The limit

The given function can be re-written as:

$\displaystyle \dfrac{ ae^x + ce^{-x} - b \dfrac{ \log(1+x)} { x} } { x^2 \dfrac{ \sin x } {x}}$

Note that $\log (1+x) = x - \dfrac {x^2} 2 + \dfrac{x^3} 3 + O( x^4 )$ for $|x| < 1$ .
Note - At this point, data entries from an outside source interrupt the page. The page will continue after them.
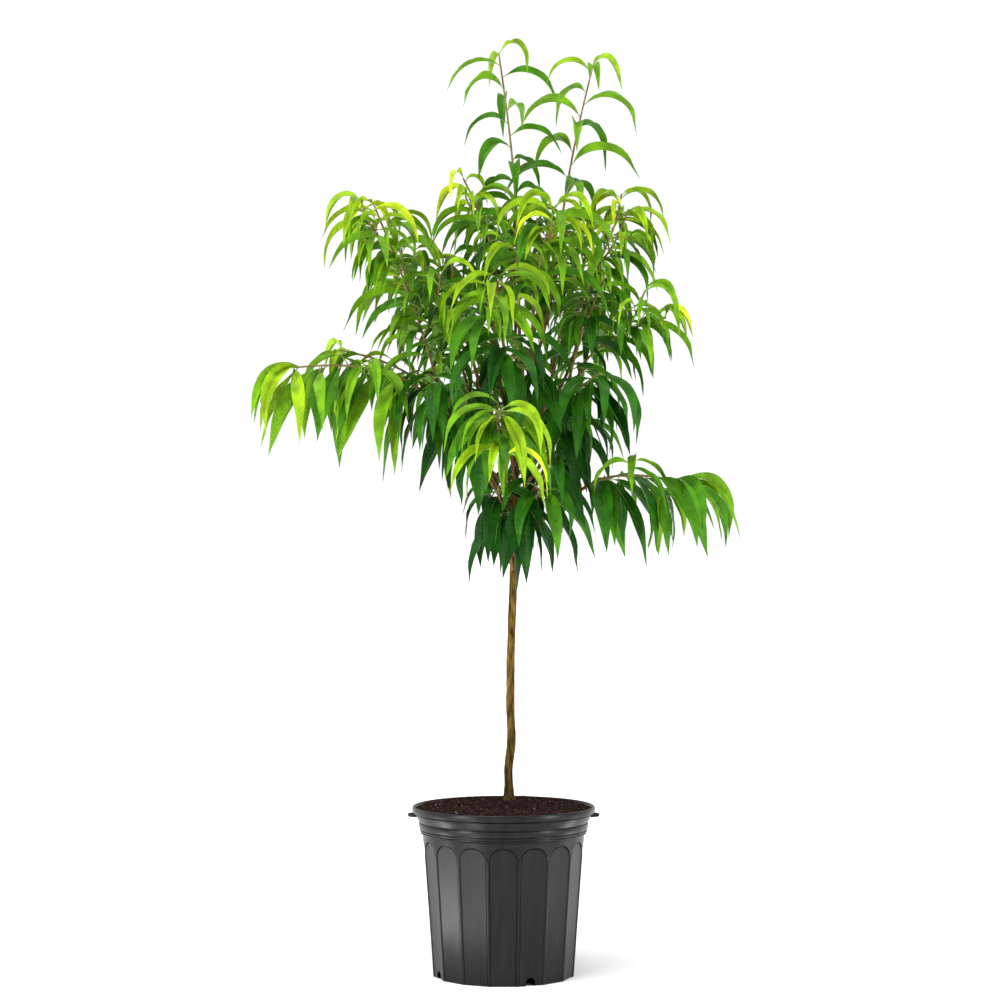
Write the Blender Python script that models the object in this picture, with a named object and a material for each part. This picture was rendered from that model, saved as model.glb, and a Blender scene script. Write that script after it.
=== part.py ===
"""Dwarf peach tree in a fluted nursery pot, about 1.55 m tall, as separate closed solids.

Metres, +Z up. The origin is the middle of the pot's flat underside. +X is to the right of
the tree's front and +Y is away from it.

The crown follows one rule. Each mass of foliage has one stem, which carries on from its
bough. Twigs leave the stem on a spiral, leaves stand on stem and twigs on a spiral, and a
twig or leaf that would touch a limb or another shoot is turned, and then left out.
"""

import math
import random
from collections import namedtuple

import bpy
from mathutils import Vector
from mathutils.bvhtree import BVHTree

# Fit between solids
GAP = 0.0003

# Pot
POT_HEIGHT = 0.280
LIP_RADIUS = 0.1515
LIP_HEIGHT = 0.0110
FOOT_RADIUS = 0.1170
BODY_TOP_RADIUS = 0.1342
BODY_TOP = 0.2335
POT_WALL = 0.0022
LIP_WALL = 0.0034
POT_FLOOR = 0.0030
FLUTES = 16
FLUTE_DEPTH = 0.0030
FLUTE_SPRING = 0.2040
FLUTE_RISE = 0.0205
FLUTE_LEDGE = 0.0032
FLUTE_TURN = math.radians(-90 + 22.2)
SAMPLES_PER_FLUTE = 4
DRAIN_HOLES = 4
DRAIN_RADIUS = 0.0085
DRAIN_HEIGHT = 0.0050
DRAIN_REACH = 0.0120
DRAIN_SIDES = 8
LUG_SIZE = (0.016, 0.012, 0.0090)
LUG_TAPER = (0.35, 0.30)
LUG_HEIGHT = 0.2605
LUG_REACH = 0.0075

# The pot's collar between its body and its lip: (out, up) from the body's top edge
COLLAR = [(0.0050, 0.0065), (0.0063, 0.0145), (0.0051, 0.0160), (0.0070, 0.0180)]
LIP_STEP = (0.0041, 0.0008)
LIP_ROUND = (0.0012, 0.0020)

# Soil
SOIL_EDGE = 0.2750
SOIL_TOP = 0.2890
SOIL_MOUND = [(0.115, SOIL_TOP - 0.0075), (0.075, SOIL_TOP - 0.0030), (0.030, SOIL_TOP)]
SOIL_CLEAR = 0.0004
SOIL_SIDES = 18

# Trunk: its line from the soil to its fork, and its radius at heights
TRUNK_LINE = [
    (0.009, 0.0, SOIL_TOP + GAP),
    (0.009, 0.0, 0.2975),
    (0.0085, 0.0005, 0.3175),
    (0.008, 0.001, 0.345),
    (0.013, 0.002, 0.392),
    (0.011, 0.001, 0.450),
    (0.012, 0.0, 0.530),
    (0.015, -0.001, 0.621),
    (0.017, 0.0, 0.704),
    (0.019, 0.002, 0.787),
    (0.022, 0.001, 0.870),
    (0.027, 0.0, 0.945),
    (0.029, 0.0, 0.985),
]
TRUNK_RADII = [
    (0.289, 0.0120),
    (0.2975, 0.0090),
    (0.3175, 0.0073),
    (0.620, 0.0066),
    (0.720, 0.0060),
    (0.985, 0.0040),
]
TRUNK_SIDES = 8

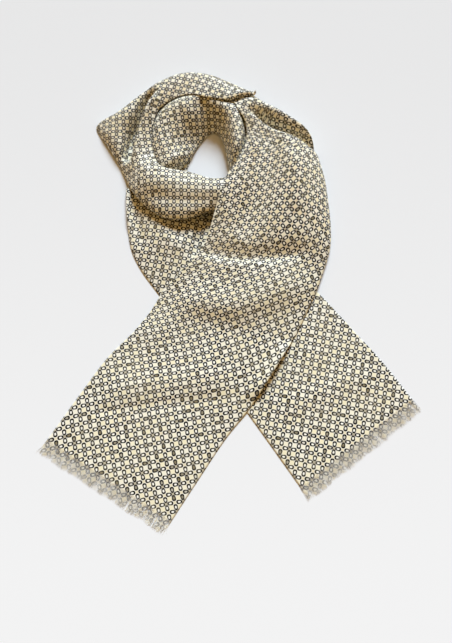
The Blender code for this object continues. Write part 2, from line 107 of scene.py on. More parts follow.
TAIL_LEFT = [
    (-219, -155, 0.7, 0.0, -65, -251, 0.7, 0.0, 0.9, 0.5),
    (-182, -97, 0.8, 0.0, -32, -200, 0.8, 0.0, 1.6, 0.5),
    (-149, -48, 1.2, 0.0, 2, -149, 1.0, 0.0, 2.5, 0.4),
    (-118, -14, 1.6, 0.0, 36, -106, 2.5, 0.0, 4.0, 0.4),
    (-97, 14, 2.4, 0.0, 64, -62, 4.5, 0.0, 5.0, 0.4),
    (-90, 27, 3.4, 0.5, 77, -41, 4.0, 0.5, 5.5, 0.45),
    (-82, 42, 5.0, 1.0, 90, -20, 3.5, 1.0, 8.5, 0.46),
    (-63, 64, 9.5, 2.0, 107, 16, 4.5, 1.0, 12.0, 0.46),
    (-46, 82, 13.0, 3.0, 120, 44, 5.0, 2.0, 15.5, 0.48),
    (-32, 99, 15.0, 3.0, 130, 72, 5.0, 3.0, 17.5, 0.54),
    (-23, 122, 19.0, 4.0, 139, 102, 5.0, 4.0, 24.5, 0.66),
    (-16, 147, 26.0, 4.0, 141, 134, 6.0, 5.0, 31.5, 0.68),
    (-7, 174, 31.0, 5.0, 139, 168, 7.0, 6.0, 37.5, 0.68),
    (3, 202, 33.0, 5.0, 135, 204, 11.0, 9.0, 42.0, 0.66),
    (20, 226, 35.0, 6.0, 126, 238, 17.0, 15.0, 44.0, 0.6),
    (27, 252, 35.0, 7.0, 117.5, 264, 32.0, 30.0, 44.0, 0.55),
    (26, 280, 35.0, 7.0, 84, 291, 38.0, 36.0, 42.0, 0.5),
    (12, 308, 34.0, 4.0, 46, 317, 34.0, 30.0, 38.0, 0.5),
    (8, 323, 31.0, 4.0, 38, 325, 31.0, 27.0, 33.0, 0.5),
]

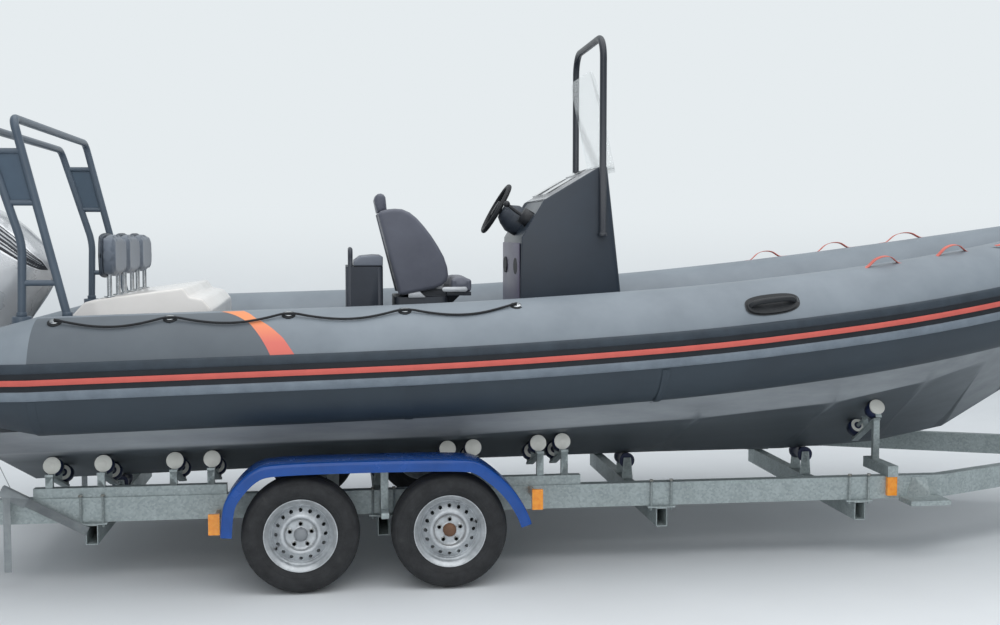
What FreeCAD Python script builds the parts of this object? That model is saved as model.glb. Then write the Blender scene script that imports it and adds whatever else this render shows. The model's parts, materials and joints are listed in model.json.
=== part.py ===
import FreeCAD, Part
import math
import os

# Rigid inflatable boat of about 7 m on the tandem roller trailer that it is parked on.
# Millimetres. +X is the bow, +Y port, +Z up. Heights are above the ground that the tyres stand on.
# Lengthways places are measured from a station just behind the helm seat, and the whole model is
# moved at the end so that its origin lies at the bottom centre of its box.

V = FreeCAD.Vector

# Inflatable collar
TUBE_RADIUS = 293.0
TUBE_CENTRE_Y = 960.0
TUBE_STERN_X = -1480.0
TUBE_STERN_Z = 1083.0
CONE_LENGTH = 590.0
CONE_TIP_RADIUS = 150.0
SHEER_SLOPE = 0.025
SHEER_START_X = 280.0
SHEER_CURVE = 1.9e-5
# columns: x, y of the corners of the tube's centre line
TUBE_CORNERS = [
    (600.0, TUBE_CENTRE_Y),
    (1900.0, TUBE_CENTRE_Y),
    (2900.0, 880.0),
    (3700.0, 690.0),
]
NOSE_X = 4540.0
NOSE_HALF_WIDTH = 270.0

# Rub strake on the outside of the collar
STRAKE_HALF_ANGLE = 17.5
STRAKE_RIDGE_ANGLE = 8.0
STRAKE_THICKNESS = 13.0
STRAKE_GROOVE = 6.0

# Hull
TRANSOM_X = -1750.0
TRANSOM_THICKNESS = 60.0
TRANSOM_TOP_Z = 1045.0
DECK_Z = 990.0
# columns: x, keel z, chine y, chine z, side y, side z, deck y, deck z
HULL_SECTIONS = [
    (TRANSOM_X, 385.0, 880.0, 685.0, 930.0, 800.0, 700.0, DECK_Z),
    (600.0, 440.0, 880.0, 728.0, 930.0, 858.0, 700.0, DECK_Z),
    (1900.0, 455.0, 860.0, 790.0, 925.0, 935.0, 700.0, DECK_Z),
    (2700.0, 457.0, 800.0, 855.0, 880.0, 1035.0, 640.0, DECK_Z),
    (3300.0, 490.0, 680.0, 950.0, 800.0, 1115.0, 520.0, DECK_Z + 140.0),
    (3750.0, 575.0, 530.0, 1050.0, 650.0, 1200.0, 400.0, DECK_Z + 250.0),
    (4140.0, 800.0, 320.0, 1175.0, 420.0, 1290.0, 240.0, DECK_Z + 330.0),
    (4360.0, 1090.0, 90.0, 1290.0, 200.0, 1345.0, 100.0, DECK_Z + 370.0),
]
DECK_THICKNESS = 12.0
# columns: x, y of the deck panel's edge
DECK_EDGE = [(TRANSOM_X + TRANSOM_THICKNESS, 640.0), (1900.0, 640.0), (2658.0, 600.0)]

# Bow locker and its lid step
LOCKER_X = (2660.0, 3350.0)
LOCKER_HALF_WIDTHS = (430.0, 300.0)
LOCKER_TOP_Z = 1330.0
LOCKER_STEP_X = 2860.0
LOCKER_STEP_Z = 1200.0

# Handles, rope and eyes
HANDLE_X = 2195.0
HANDLE_ANGLE = 38.0
STRAP_ANGLE = 82.0
STRAP_X = [2907.0, 3356.0, 3800.0]
GRAB_PADS_X = [-1381.0, -836.0, -264.0, 311.0, 877.0]
GRAB_PAD_ANGLE = 66.0
GRAB_RADIUS = 6.0
GRAB_LIFT = 20.0
GRAB_SAG_LIFT = 12.0
GRAB_PAD_RADIUS = 34.0
GRAB_PAD_RISE = 7.0
GRAB_LUG_RISE = 11.2
# columns: share of the gap, drop in degrees round the tube
GRAB_SAG = [(0.2, 7.0), (0.4, 12.0), (0.6, 12.5), (0.8, 7.5)]
TRANSOM_EYE_Y = 720.0
TRANSOM_EYE_Z = 694.0
TRANSOM_EYE_DEPTH = 48.0
EYE_REACH = 46.0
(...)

Also, $e^x = 1 + x + \dfrac{x^2} {2!} + O(x^3)$

Substituting these expansions in the given function, we get:

$\displaystyle \dfrac{ a\left( 1 + x + \dfrac{x^2} {2!} + O(x^3) \right) + c\left( 1 - x + \dfrac{x^2} {2!} + O(x^3) \right) - b\left( 1 - \dfrac x 2 + \dfrac{x^2} 3 + O(x^3) \right) } { x^2 \dfrac{ \sin x } {x}}$

Rearranging the terms slightly, we get:

$\displaystyle \dfrac{ (a + c - b) + x(a - c + \dfrac b 2) + x^2 \left( \dfrac {a+c} 2 - \dfrac b 3 \right) + O(x^3) } { x^2 \dfrac{ \sin x } {x}}$

Now, for this limit to exist, we must have $a+c-b = 0$ and $a - c + \dfrac b 2 = 0$ . Also, for the limit to be $2$ , this too should hold good: $\dfrac {a+c} 2 - \dfrac b 3 = 2$ .

Solving the three equations, we get $a + b + c = 24$ .